Entries with model source code
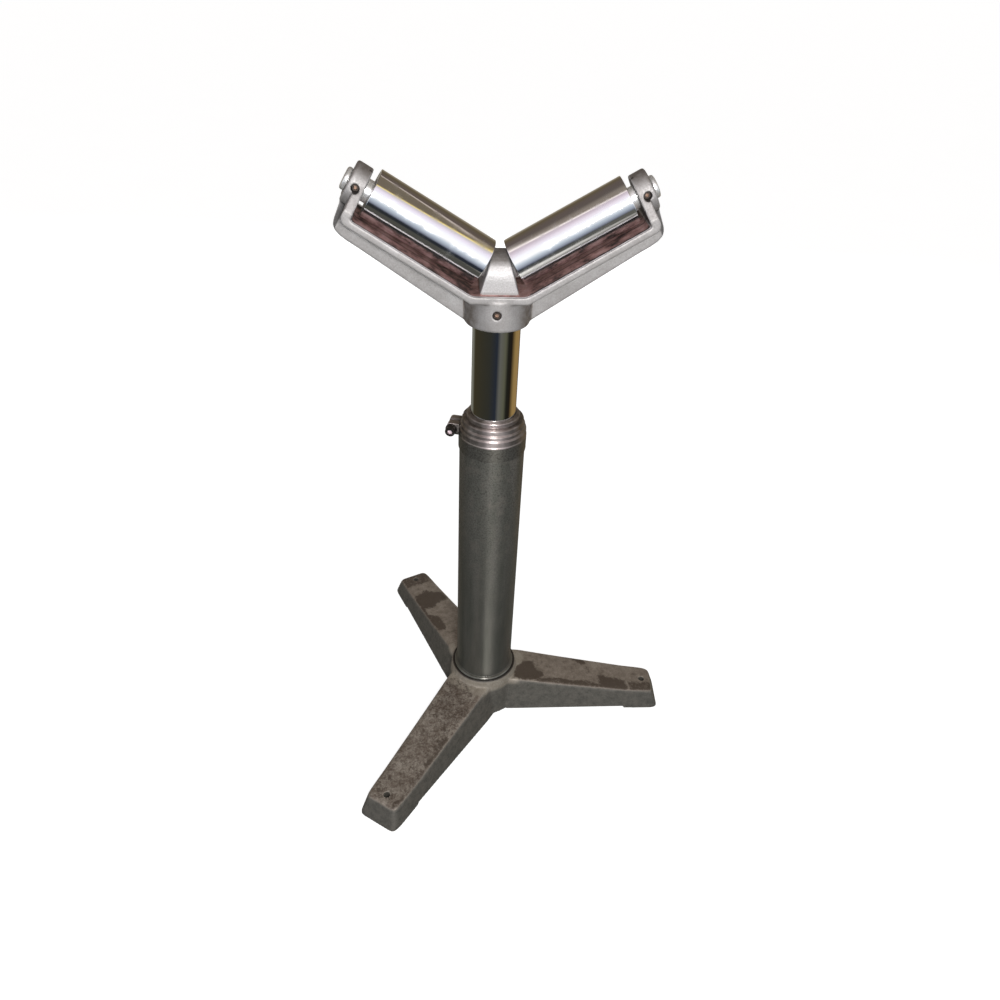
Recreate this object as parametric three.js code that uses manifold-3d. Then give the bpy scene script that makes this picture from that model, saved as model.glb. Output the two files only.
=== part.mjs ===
// V roller stand: a height-adjustable pedestal with two rollers set in a V.
// Millimetres, +Z up. The origin is on the floor, under the middle of the box
// around the whole stand. The column axis stands at (AXIS_X, AXIS_Y).
// The head's V opens along X; the rollers lie in the vertical plane through
// the column axis that is parallel to XZ.
import * as THREE from 'three';
import { mergeVertices } from 'three/addons/utils/BufferGeometryUtils.js';
import Module from 'manifold-3d';

const wasm = await Module();
wasm.setup();

// ---------------------------------------------------------------- dimensions
const DEG = Math.PI / 180;
const GAP = 0.3;                 // clearance kept between touching pieces
const AXIS_X = -55.9;            // column axis, from the box centre
const AXIS_Y = -7.4;

// base casting
const BASE_TURN = -3.4 * DEG;    // how far the right leg is turned from +X
const LEG_END = 300;             // reach of a leg on the floor
const HUB_R_FOOT = 60.5;
const HUB_R_TOP = 52.5;
const HUB_TOP = 75.2;
const HUB_RIM_TOP = 77;
const FOOT_LIFT = 4;             // underside above the floor between hub and pad
const PAD_START = 248;
const WALL = 7.5;                // casting wall
const HOLE_U = 272;              // anchor hole, from the column axis
const HOLE_R = 4.5;
const SEAT_Z = 14;               // shoulder under the outer column

// columns
const OUT_R = 44.5;
const OUT_RI = 40.5;
const OUT_TOP = 519.5;
const OUT_TURNED_R = 42.7;
const SKIRT_Z = 497.3;
const IN_R = 30;
const IN_RI = 26;
const IN_BOTTOM = 150;
const IN_TOP = 706;

// clamp collar
const COLLAR_TOP = 543;
const CLAMP_TURN = -14 * DEG;    // the slit points 14 degrees behind -X
const CLAMP_X = -54;             // screw axis, in the collar's own turned frame
const CLAMP_Z = 522;
const LUG_END = -60.4;
const LUG_Z0 = 513.6, LUG_Z1 = 530.4;
const LUG_Y = 12.2;
const SLIT = 6;

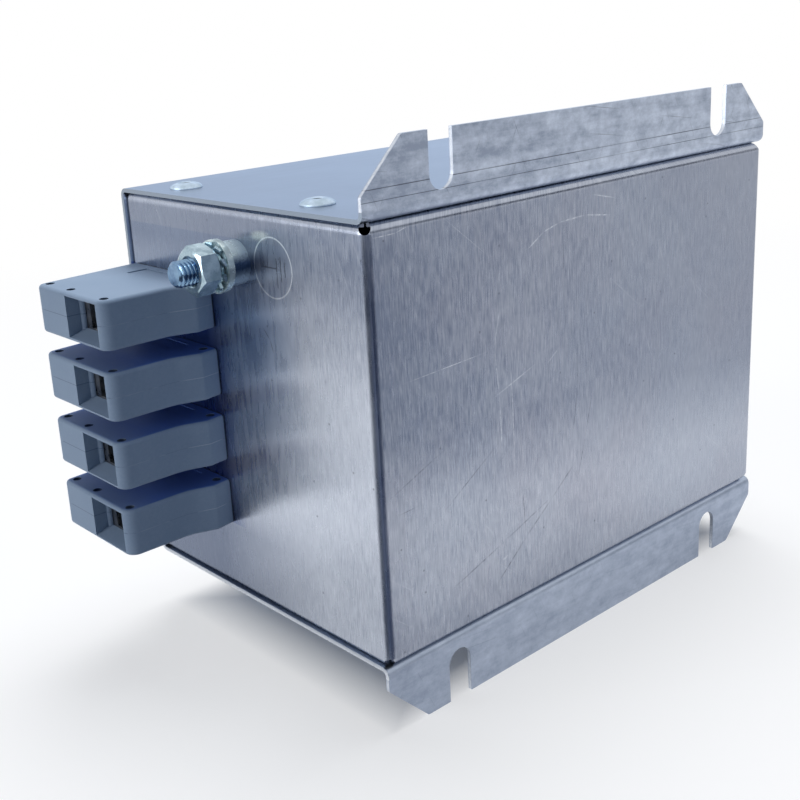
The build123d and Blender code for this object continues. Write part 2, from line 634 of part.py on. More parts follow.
def make_resistors():
    resistor = Rot(0, 90, 0) * Cylinder(RESISTOR_RADIUS, RESISTOR_LENGTH)
    return [Pos(0, BOARD_TOP + RESISTOR_RADIUS, z) * resistor for z in RESISTOR_ROWS]


def make_earth_lead():
    face = SHEET + LUG_THICKNESS
    lug = ring(STUD_RADIUS + STUD_HOLE_GAP, LUG_RADIUS, -face, -SHEET)
    root = (STUD_RADIUS + LUG_RADIUS) / 2
    half_tongue = LUG_TONGUE_WIDTH / 2
    lug += span_box((-half_tongue, half_tongue), (root, LUG_TONGUE), (-face, -SHEET))
    lug = LINE_STUD * lug
    x, z = EARTH_WIRE_START
    level = STUD_HEIGHT + EARTH_WIRE_RISE
    wall = -HALF_LENGTH + face
    wire = wire_run(
        [
            (x, BOARD_TOP, z),
            (x, level - LEAD_BEVEL, z),
            (x - LEAD_BEVEL, level, z),
            (wall + LEAD_RUN_IN, level, STUD_ACROSS),
            (wall, level, STUD_ACROSS),
        ],
        EARTH_WIRE_RADIUS,
    )
    return one(lug + wire)


def make_nodes():
    nodes = {"base_tray": make_tray(), "cover": make_cover(), "cover_rivets": make_rivets()}
    housing = make_housing()
    block = {
        "socket_half": make_socket_half(housing),
        "peg_half": make_peg_half(housing),
        "wire_clamp": make_clamp(),
        "current_bar": make_current_bar(),
    }
    screws = []
    for end, placed in (("line", LINE_END), ("load", LOAD_END)):
        for number, across in enumerate(POLE_PLACES, start=1):
            spot = Pos(0, 0, across) * placed
            for name, shape in block.items():
                nodes[f"{end}_{number}_{name}"] = spot * shape
            screws.append(spot * make_clamp_screw())
    nodes["clamp_screws"] = screws
    for end, placed, grip in (("line", LINE_STUD, LUG_THICKNESS), ("load", LOAD_STUD, 0)):
        nodes[f"{end}_earth_bolt"] = placed * make_earth_bolt(grip)
        nodes[f"{end}_earth_collar"] = placed * make_collar()
        nodes[f"{end}_flat_washer"] = placed * make_flat_washer()
        nodes[f"{end}_lock_washer"] = placed * make_lock_washer()
        nodes[f"{end}_earth_nut"] = placed * make_nut()
    nodes["choke_core"] = make_core()
    for pole in range(POLES):
        nodes[f"choke_winding_{pole + 1}"] = make_winding(pole)
    nodes["choke_cradle"] = make_cradle()
    nodes["circuit_board"] = make_board()
    for number, place in enumerate(CAPACITOR_PLACES, start=1):
        nodes[f"x_capacitor_{number}"] = make_capacitor(place)
    nodes["y_capacitors"] = make_discs()
    nodes["bleed_resistors"] = make_resistors()
    nodes["earth_lead"] = make_earth_lead()
    return nodes


os.makedirs("parts", exist_ok=True)
for name, shape in make_nodes().items():
    solids = shape if isinstance(shape, list) else [shape]
    flat = [solid for item in solids for solid in item.solids()]
    export_step(flat[0] if len(flat) == 1 else Compound(flat), f"parts/{name}.step")
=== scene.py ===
import math
import bpy
from mathutils import Matrix, Vector


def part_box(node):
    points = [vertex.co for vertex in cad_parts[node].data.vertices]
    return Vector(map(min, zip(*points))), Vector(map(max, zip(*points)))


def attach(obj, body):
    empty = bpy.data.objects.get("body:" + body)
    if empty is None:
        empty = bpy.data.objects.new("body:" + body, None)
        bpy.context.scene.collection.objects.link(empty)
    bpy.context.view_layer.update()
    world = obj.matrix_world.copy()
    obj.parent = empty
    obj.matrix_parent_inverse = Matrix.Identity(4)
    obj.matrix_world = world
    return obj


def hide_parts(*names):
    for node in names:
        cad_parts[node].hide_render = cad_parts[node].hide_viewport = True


# Power line filter in a folded sheet box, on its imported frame.
# X runs from the line end to the load end, +Y from the mounting face to the label face, Z is up.

MM = 0.001                    # the frame is in metres
SHARP_EDGE = 35               # degrees between two faces from which their edge stays sharp

# Camera of the photograph
CAMERA_PLACE = (-0.2160, -0.1675, 0.0876)
CAMERA_HEADING = 40.09        # degrees from +Y towards +X
CAMERA_TILT = 16.56           # degrees below level
CAMERA_ROLL = -3.51
CAMERA_LENS = 51.69
CAMERA_SHIFT = (0.05, -0.05)
CAMERA_CLIP = 0.01

# Colours, linear
WHITE = (1.0, 1.0, 1.0)
BLACK = (0.0, 0.0, 0.0)
TRAY_TONES = ((0.165, 0.197, 0.275), (0.600, 0.642, 0.725))
TRAY_LINE = (0.70, 0.74, 0.80)
DARK_LINE = (0.075, 0.085, 0.115)
WARM_TINT = (0.90, 0.82, 0.82)         # of faint patches on the base
BLOCK_REFLECTION_TINT = (0.45, 0.60, 0.80)       # painted reflection of the blocks on the wall beside them
WALL_GAP_SHADE_TINT = (0.15, 0.26, 0.62)      # painted shade on its strips between them
# Painted reflection of the collar's highlight on the wall
SHINE_TONE = (0.85, 0.88, 0.82)
PLATE_TONES = ((0.320, 0.375, 0.465), (0.420, 0.490, 0.610))
FLANGE_TONES = ((0.300, 0.350, 0.450), (0.640, 0.710, 0.835))
CUT_EDGE = (0.66, 0.70, 0.76)
END_EDGES = ((0.90, 0.92, 0.94), (0.26, 0.31, 0.38))          # of the cover, below and above: the pale one below is a painted highlight
ZINC_TONES = ((0.26, 0.37, 0.44), (0.50, 0.64, 0.72))
STUD_TONES = ((0.15, 0.25, 0.40), (0.24, 0.38, 0.54))
WASHER_TONES = ((0.62, 0.75, 0.76), (0.84, 0.95, 0.94))
COLLAR_TONES = ((0.34, 0.44, 0.54), (0.86, 1.00, 1.00))       # painted reflection, for its lower side and its top
# Painted reflection of a dark band on the collar
COLLAR_REFLECTED_BAND = (0.035, 0.075, 0.160)
CLAMP_TONES = ((0.16, 0.17, 0.19), (0.34, 0.35, 0.37))
BAR_TONES = ((0.45, 0.45, 0.44), (0.62, 0.62, 0.60))
RIVET_TONES = ((0.44, 0.55, 0.65), (0.64, 0.76, 0.90))
# Painted shade in the rivets' holes
HOLE_SHADE_TONE = (0.03, 0.04, 0.05)
BLOCK_TONES = ((0.235, 0.310, 0.415), (0.265, 0.340, 0.445))
BLOCK_LINE = (0.46, 0.52, 0.60)
FACING_SHADE_TINT = (0.30, 0.46, 0.95)       # painted shade of the flat sides that face the next block
# Dark of the parting lines, and of painted shade at the wall and in the dimples
SEAM_AND_SHADE_TONE = (0.015, 0.020, 0.035)

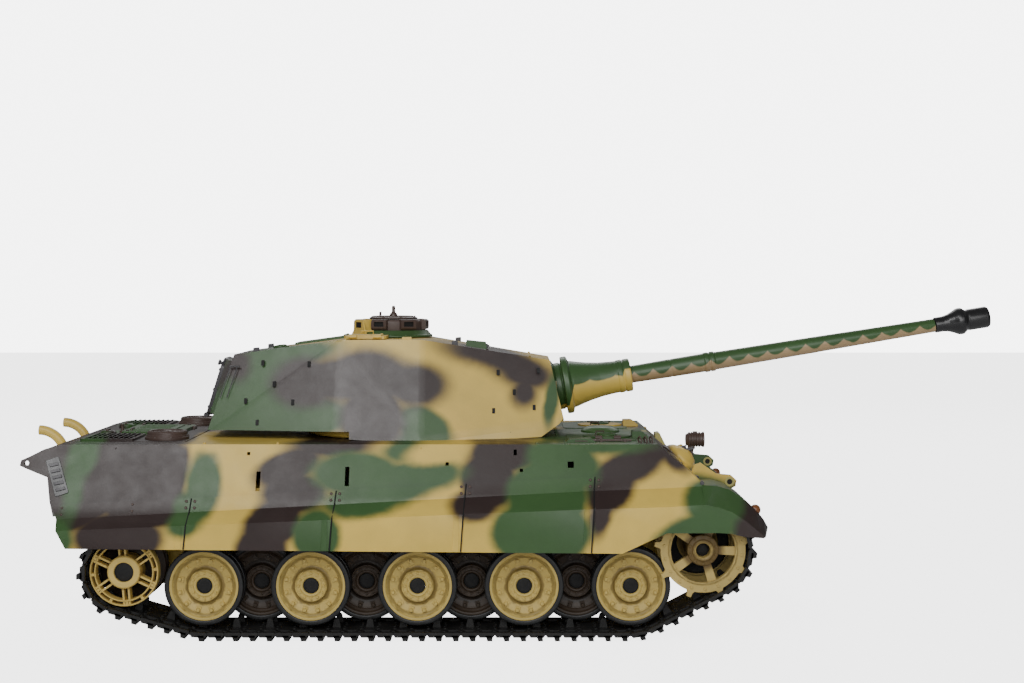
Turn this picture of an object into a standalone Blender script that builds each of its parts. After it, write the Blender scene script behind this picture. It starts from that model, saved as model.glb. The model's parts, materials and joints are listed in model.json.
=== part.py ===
"""Radio-controlled model tank at about 1/16 of full size, as separate pieces.

The shapes are worked out in millimetres and scaled to metres when each object is made.
+X points forwards, +Y to the left and +Z up; the origin is on the ground under the middle of the model.
"""

import math

import bmesh
import bpy
from mathutils import Matrix, Vector

MM = 0.001
RIGHT = -1
LEFT = 1
SIDES = ((RIGHT, "right"), (LEFT, "left"))
GAP = 0.4

# Hull
ROOF_Z = 119.0
ROOF_HALF_WIDTH = 89.0
SIDE_LEAN = math.tan(math.radians(25.0))
HULL_WALL = 2.4
LEANING_WALL = HULL_WALL / math.cos(math.atan(SIDE_LEAN))
GLACIS_TOP_X = 87.5
GLACIS_SLOPE = 0.85
NOSE_X = 145.2
NOSE_HALF_WIDTH = 62.2
SIDE_PLATE_FRONT_X = 112.5
TUB_HALF_WIDTH = 62.0
TUB_WALL = 2.2
BELLY_Z = 27.0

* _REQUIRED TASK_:
Begin at the line that has "placed * make_nut()" in the entries above; stop after the line that has "# X runs from". Transcribe exactly those lines and no others.

* _EXERCISE RESPONSE_:
        nodes[f"{end}_earth_nut"] = placed * make_nut()
    nodes["choke_core"] = make_core()
    for pole in range(POLES):
        nodes[f"choke_winding_{pole + 1}"] = make_winding(pole)
    nodes["choke_cradle"] = make_cradle()
    nodes["circuit_board"] = make_board()
    for number, place in enumerate(CAPACITOR_PLACES, start=1):
        nodes[f"x_capacitor_{number}"] = make_capacitor(place)
    nodes["y_capacitors"] = make_discs()
    nodes["bleed_resistors"] = make_resistors()
    nodes["earth_lead"] = make_earth_lead()
    return nodes


os.makedirs("parts", exist_ok=True)
for name, shape in make_nodes().items():
    solids = shape if isinstance(shape, list) else [shape]
    flat = [solid for item in solids for solid in item.solids()]
    export_step(flat[0] if len(flat) == 1 else Compound(flat), f"parts/{name}.step")
=== scene.py ===
import math
import bpy
from mathutils import Matrix, Vector


def part_box(node):
    points = [vertex.co for vertex in cad_parts[node].data.vertices]
    return Vector(map(min, zip(*points))), Vector(map(max, zip(*points)))


def attach(obj, body):
    empty = bpy.data.objects.get("body:" + body)
    if empty is None:
        empty = bpy.data.objects.new("body:" + body, None)
        bpy.context.scene.collection.objects.link(empty)
    bpy.context.view_layer.update()
    world = obj.matrix_world.copy()
    obj.parent = empty
    obj.matrix_parent_inverse = Matrix.Identity(4)
    obj.matrix_world = world
    return obj


def hide_parts(*names):
    for node in names:
        cad_parts[node].hide_render = cad_parts[node].hide_viewport = True


# Power line filter in a folded sheet box, on its imported frame.
# X runs from the line end to the load end, +Y from the mounting face to the label face, Z is up.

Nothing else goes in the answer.